If the card works even kind of normally, I doubt either of those components is actually damaged, but it's possible. More likely is that you have some corrosion or something on a sense resistor that's throwing off the current readings. What does it say in GPU-Z is when the card is under a light load?

Again, you need datasheets for these components, and you need to read and understand them, and then actually check against what you have on the board. Don't just go replacing stuff - especially a big QFN package, which is likely to be a real pain in the ass to solder correctly. I know Louis Rossmann makes it look like this is mostly firing up the hot air station and yolo'ing a whole tube of flux on there, but 90% of this process is actually diagnostics.

Be very careful working on this board - it sounds like you have a good candidate for repair, but I doubt the interposer silicon will react well to being heated and cooled repeatedly. You need to figure out what's actually wrong, and fix it in as few heat cycles as you can. Diagnose.

Edit: Here's a datasheet for the 4C86N to get you started. Start by figuring out where its control signals come from, and when the card is in the crashed state, whether or not it's getting gate drive (probably not).

The ICs (4C86N FET and IR35217) have now been removed since the FET had some physical markings on it and the phase controller because I accidentaly fried it by contacting positive voltage to ground, making it give off some, not so nice, smoke. Not in a dramatic way though, do not think I have damaged anything else.
The FET seemed to be in working order and the contacts seem fine with good readings. I can not find anything really wrong with the card. When you mention that it may be corrosion on some sense resistor, it is possible since some wierd temperature spikes occured during Furmark up from 30c to 70c back to 30c in one frame. Happened three times but it may have been interference between Furmark and GPU-Z running at the same time.

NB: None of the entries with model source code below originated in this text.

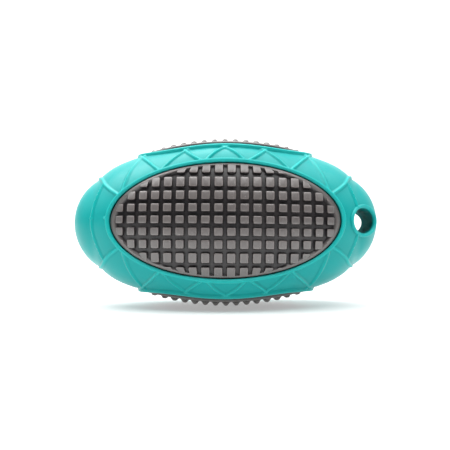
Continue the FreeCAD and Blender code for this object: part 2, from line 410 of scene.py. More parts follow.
def raised_lines(sizes):
    """Every raised line of one quarter strip, and its mirror images on the front half."""
    corner = bowed_line(LINE_FEET[5], CORNER_NODE, CORNER_ANGLE, 1, CORNER_BOW, sizes)
    lines = [corner, ring_line()]
    for foot, crossing in ((0, 0), (1, 1), (2, 1), (3, 2), (4, 2)):
        place, gap, share = CROSSINGS[crossing]
        angle = crossing_angle(np.array(place), gap, sizes)
        lines.append(bowed_line(LINE_FEET[foot], place, angle, share, LINE_BOW, sizes))
    mirrors = [(1, 1, 1), (-1, 1, 1), (1, 1, -1), (-1, 1, -1)]
    return [line * np.array(mirror) for mirror in mirrors for line in lines]


def distance_to(points, path):
    """Distance of each point from the nearest point of a path, near the path only."""
    flat = points.reshape(-1, 3)
    found = np.full(len(flat), 99.0)
    low, high = path.min(axis=0) - 3, path.max(axis=0) + 3
    near = np.flatnonzero(((flat > low) & (flat < high)).all(axis=1))
    for part in np.array_split(near, max(1, len(near) // 4000)):
        gap = flat[part][:, None, :] - path[None]
        found[part] = np.sqrt(np.einsum("ijk,ijk->ij", gap, gap).min(axis=1))
    return found.reshape(points.shape[:-1])


def rim_profile(gap, relief):
    """Height of a rim over the distance from its opening.

    It climbs by a quarter of an ellipse, stays level and falls by a squared cosine.
    """
    climb, level, foot = 0.8, 1.4, 2.25
    rise = np.sqrt(np.clip(1 - (1 - np.clip(gap / climb, 0, 1)) ** 2, 0, 1))
    fall = np.cos(np.pi / 2 * np.clip((gap - level) / (foot - level), 0, 1)) ** 2
    return relief * (0.15 + 0.85 * rise) * fall


def line_profile(gap, width, relief):
    """Height of a raised line: a cosine over its width, sharpened a little at its foot."""
    return relief * np.cos(np.pi / 2 * np.clip(gap / (width / 2), 0, 1)) ** 1.3


def foot_shade(gap):
    """How sheltered the surface is at a gap from a raised line's foot, by a cosine, for the
    painted shade there.
    """
    return np.cos(np.pi / 2 * np.clip(gap / 0.7, -1, 1)) ** 2


# ---------------- the frame's halves
QUARTER = 216  # columns of the grid from a nose to the middle
RIM_ROWS = np.arange(0, 2.7, 0.2)  # distances of the first and last rows, in millimetres
PANEL_ROWS = 52
WALL = 3.0
RIM_FOOT = 2.3  # where a rim meets the panel, from its opening
LIP_WIDTH = 2.2  # from the seam
PART_LINE_DEPTH, PART_LINE_WIDTH = 0.3, 0.35


def all_round(quarter):
    """The dial places of a quarter carried round all four quarters of the front half."""
    flips = [(1, 0), (-1, math.pi), (1, math.pi), (-1, 2 * math.pi)]
    parts = []
    for sign, shift in flips:
        part = quarter[::sign].copy()
        part[:, 1] = shift + sign * part[:, 1]
        parts.append(part[:-1])
    return np.concatenate(parts)


def boundary_paths(sizes):
    """Inner and outer edge of the front half, as dial places, and the side rim's path.

    The inner edge is the front opening. The outer one runs along the seam from the nose
    to the top opening's end, and then along that opening's front edge to the middle.
    """
    angle = np.linspace(0, math.pi / 2, 600)
    x, z = sizes.front_opening * np.cos(angle), sizes.opening_width * np.sin(angle)
    inner = np.stack([x, -lift(x, z), z], axis=-1)
    x, y = sizes.side_opening * np.cos(angle), sizes.opening_width * np.sin(angle)
    edge = np.stack([x, -y, lift(x, y)], axis=-1)
    end_turn = to_dial(edge[0])[1]
    turn = np.linspace(0, end_turn, 600)
    seam = from_dial(np.stack([np.full(600, math.pi / 2), turn], axis=-1))
    legs = [np.linalg.norm(np.diff(p, axis=0), axis=1).sum() for p in (seam, edge)]
    on_seam = round(QUARTER * legs[0] / sum(legs))
    outer = [even_steps(seam, on_seam)[:-1], even_steps(edge, QUARTER - on_seam)]
    outer = np.concatenate(outer)
    inner = all_round(to_dial(even_steps(inner, QUARTER)))
    return inner, all_round(to_dial(outer)), even_steps(edge, 260)


def front_half_grid(sizes):
    """Grid of the form between the front half's edges, with rows at even distances."""
    inner, outer, side_edge = boundary_paths(sizes)

    def between(share):
        """Rows of the form at the given shares of the way from the inner edge."""
        mixed = inner[:, None] * (1 - share[..., None]) + outer[:, None] * share[..., None]
        return from_dial(mixed)

    rough = between(np.tile(np.linspace(0, 1, 30), (len(inner), 1)))
    breadth = np.linalg.norm(np.diff(rough, axis=1), axis=-1).sum(axis=1)[:, None]
    near = RIM_ROWS / breadth
    steps = np.arange(1, PANEL_ROWS + 1) / (PANEL_ROWS + 1)
    middle = near[:, -1:] + (1 - 2 * near[:, -1:]) * steps
    return between(np.concatenate([near, middle, 1 - near[:, ::-1]], axis=1)), side_edge


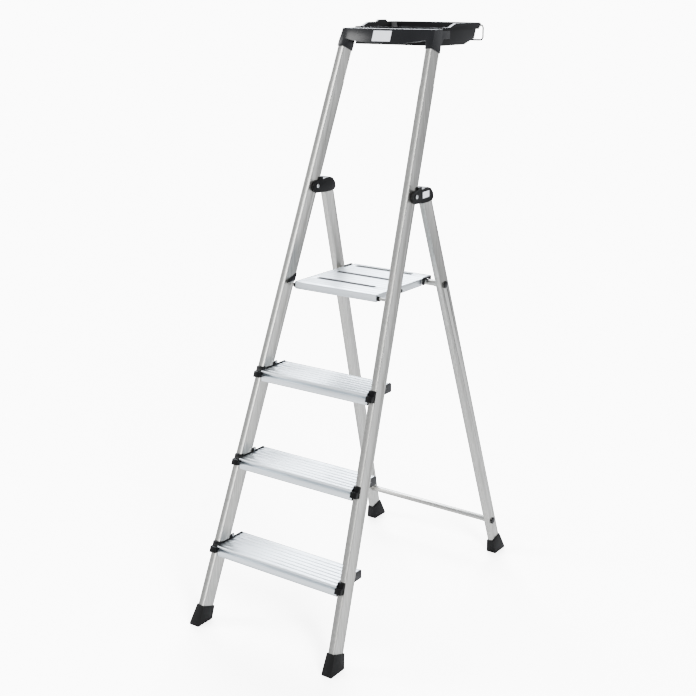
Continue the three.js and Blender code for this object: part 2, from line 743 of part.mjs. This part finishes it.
function tray() {
  const { depth, height, lip, wall, ledge, ledgeDrop, ramp, draft, corner, heel, overhang } = TRAY;
  const x = trayHalf;
  const bottom = RIM - height;
  const [y0, y1] = [trayFront, trayFront + depth];
  const wallY = y1 - overhang;
  // Rings in plan: square at the head, with the rear corners cut off.
  const ring = (half, front, rear, cut, z) => [
    [-half, front, z],
    [half, front, z],
    [half, rear - cut, z],
    [half - cut, rear, z],
    [-half + cut, rear, z],
    [-half, rear - cut, z],
  ];
  const ledgeTop = RIM - ledgeDrop;
  const low = x - ledge - draft;
  // The outer form: a drafted tub whose heel is cut off, and the band above its ledge.
  let body = solidOf(
    hull([
      ...ring(low, y0, wallY - heel[0], corner / 2, bottom),
      ...ring(low, y0, wallY, corner / 2, bottom + heel[1]),
      ...ring(x - ledge, y0, wallY, corner / 2, ledgeTop),
    ]),
  );
  const band = [...ring(x, y0, y1, corner / 2, ledgeTop - 2), ...ring(x, y0, y1, corner / 2, RIM)];
  body = body.add(solidOf(hull(band)));
  const inside = low - wall;
  const past = RIM + 1;
  const hollow = hull([
    ...ring(inside, y0 + wall, wallY - heel[0], corner / 2, bottom + wall),
    ...ring(inside, y0 + wall, wallY - wall, corner / 2, bottom + heel[1] + wall),
    ...ring(x - ledge - wall, y0 + wall, wallY - wall, corner / 2, past),
  ]);
  body = body.subtract(solidOf(hollow));
  // The rim drops to the front lip on a ramp.
  const outline = [
    [y0 - 1, RIM - lip],
    [y0 + ramp[0], RIM - lip],
    [y0 + ramp[1], past],
    [y0 - 1, past],
  ];
  body = body.subtract(solidOf(alongX(outline, [-x - 1, x + 1])));
  // A low hump on the left rim, where long tools lean.
  const [from, to, up] = TRAY.hump;
  const hump = [
    [y0 + from, RIM - 1],
    [y0 + to, RIM - 1],
    [y0 + to - 2 * up, RIM + up],
    [y0 + from + 2 * up, RIM + up],
  ];
  body = body.add(solidOf(alongX(hump, [-x, -x + ledge + wall])));
  // The front corners of the lip are rounded off.
  for (const sign of [-1, 1]) {
    const off = new THREE.Matrix4().makeTranslation(sign * x, y0, 0);
    off.multiply(new THREE.Matrix4().makeRotationZ(Math.PI / 4));
    const half = corner / Math.SQRT2 / 2;
    body = body.subtract(solidBox([-half, half], [-half, half], [HEAD_TOP + GAP, past], off));
  }
  // Two lugs behind the rear wall hold the bail.
  const [py, pz] = bailPivot();
  for (const sign of [-1, 1]) {
    const span = [x - BAIL.side - BAIL.lug / 2, x - BAIL.side + BAIL.lug / 2].map((v) => v * sign);
    span.sort((a, b) => a - b);
    const lug = [
      [y1 - 1, ledgeTop - 2],
      [py, pz - 2 * BAIL.wire],
      [py + 2 * BAIL.wire, pz - BAIL.wire],
      [py + 2 * BAIL.wire, pz + 2 * BAIL.wire],
      [y1 - 1, RIM],
    ];
    body = body.add(solidOf(alongX(lug, span)));
  }
  body = body.subtract(solidOf(rod(BAIL.wire + RUN, [-x - 5, x + 5], [py, pz])));
  mesh("tool_tray", body, plastic, whole);
}

function bailPivot() {
  return [trayFront + TRAY.depth + BAIL.back, RIM - TRAY.ledgeDrop / 2];
}

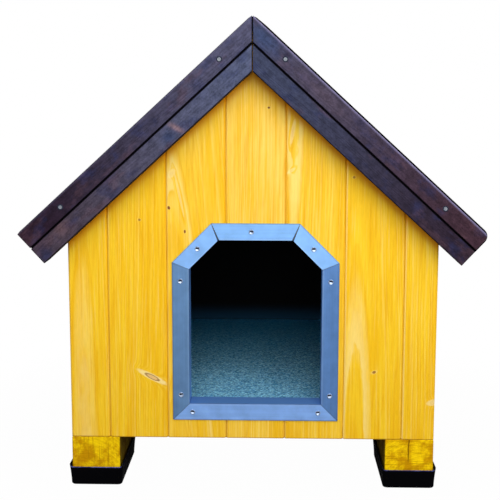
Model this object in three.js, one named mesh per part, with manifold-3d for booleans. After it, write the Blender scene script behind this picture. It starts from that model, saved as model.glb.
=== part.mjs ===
// An insulated wooden dog house with a pitched lift-off roof.
//
// Tongue-and-groove boards with V joints clad all four walls outside insulated inner panels. The doorway
// in the front wall is edged with six mitred lengths of aluminium angle. The roof is one unit: two boarded
// slopes under a single sheet of felt, hung at each gable from a rebated rafter with a lath screwed over
// the ends of the deck. Four timber feet lie under the corners, each in a flared plastic shoe.
//
// Millimetres, +Z up, front towards -Y. The origin is on the ground, under the middle of the house.

import * as THREE from 'three';
import { mergeVertices } from 'three/addons/utils/BufferGeometryUtils.js';
import Module from 'manifold-3d';

// ---- Driving dimensions -------------------------------------------------------------------------------

const wallWidth = 703; // across the front, over the cladding
const wallDepth = 800; // front face to back face
const wallBottom = 97.5; // height of the cladding's lower edge above the ground
const wallThickness = 45; // cladding and inner panel together

const boardCover = 113; // width that one board covers, joint to joint
const boardThickness = 18;
const vJoint = 3; // each board's share of the V, both across and deep
const tongueLength = 7;
const tongueThickness = 6;
const tongueDepth = 9; // outer face to the middle of the tongue
const jointSlack = 0.3; // room beside a tongue, and between two neighbouring boards
const endStrip = 75; // first board of a gable wall, ripped to this width
const narrowestBoard = 25; // a last strip thinner than this is left on the board before it

const floorThickness = 58; // insulated floor panel
const carpetThickness = 5;

const doorFrameWidth = 318; // over the outer edges of the angles
const doorFrameTop = 518;
const doorFrameBottom = 134;
const doorChamfer = 75; // leg of the cut-off upper corners
const angleFace = 32; // flange on the face of the wall
const angleDepth = 45; // flange through the wall
const angleThickness = 2;
const angleMitreGap = 0.5;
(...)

There is however definitely one thing that is way off which I mentioned but I noticed it is behaving rather strange (maybe not, just havent seen it before). The front 5V rail LDR reads 3.5kohm, as it should. But the backside one reads something around 1.5kohm when first probing it but increases slowly to 2.3kohm as if some capacitor is charging up (which it does not on the frontside). But if I release the probe, and instantaniously probe it again, the multimeter reads around 6kohm, and drops rather fast down to specifically 3.5kohm (around 5 seconds), then it stutters and goes down to 1.5kohm, and starts rising again up to 2.3kohm. Definitely capacitors causing this, but I do not understand why, how and where the capacitors are. Any suggestions?

 

[RazorWind]

How did you remove them?

 

[Johnbombadill]

How did you remove them?

Hot air solder station?

 

[Johnbombadill]

Update: IR35217 phase controller and 4C86N memory FET replaced.
Afterwards, I was missing VDDCI (memory controller voltage) and I found a dead 1 ohm resistor which supplies 12v to Vcc on the corresponding circuit to the IC on the backside (not sure exactly what it does since there is one on the front and one on the back).
This made the voltage come back to 0.900V, but, only during the first couple of seconds until a fault is detected.VCore and VMem is always at 0V. I am not sure what should come after the memory controller that could trigger a fault detection, is it the PWM controller itself? I can not find a data sheet explicitly for that IC.

 

[Johnbombadill]

Update 2:
All rails are present; 0.9V on the VCore and 1.2V on the VMem. The red LED is turned on, indicating that the GPU is active.
However, no output is present. Does this suggest a dead core or are there some things to check before that?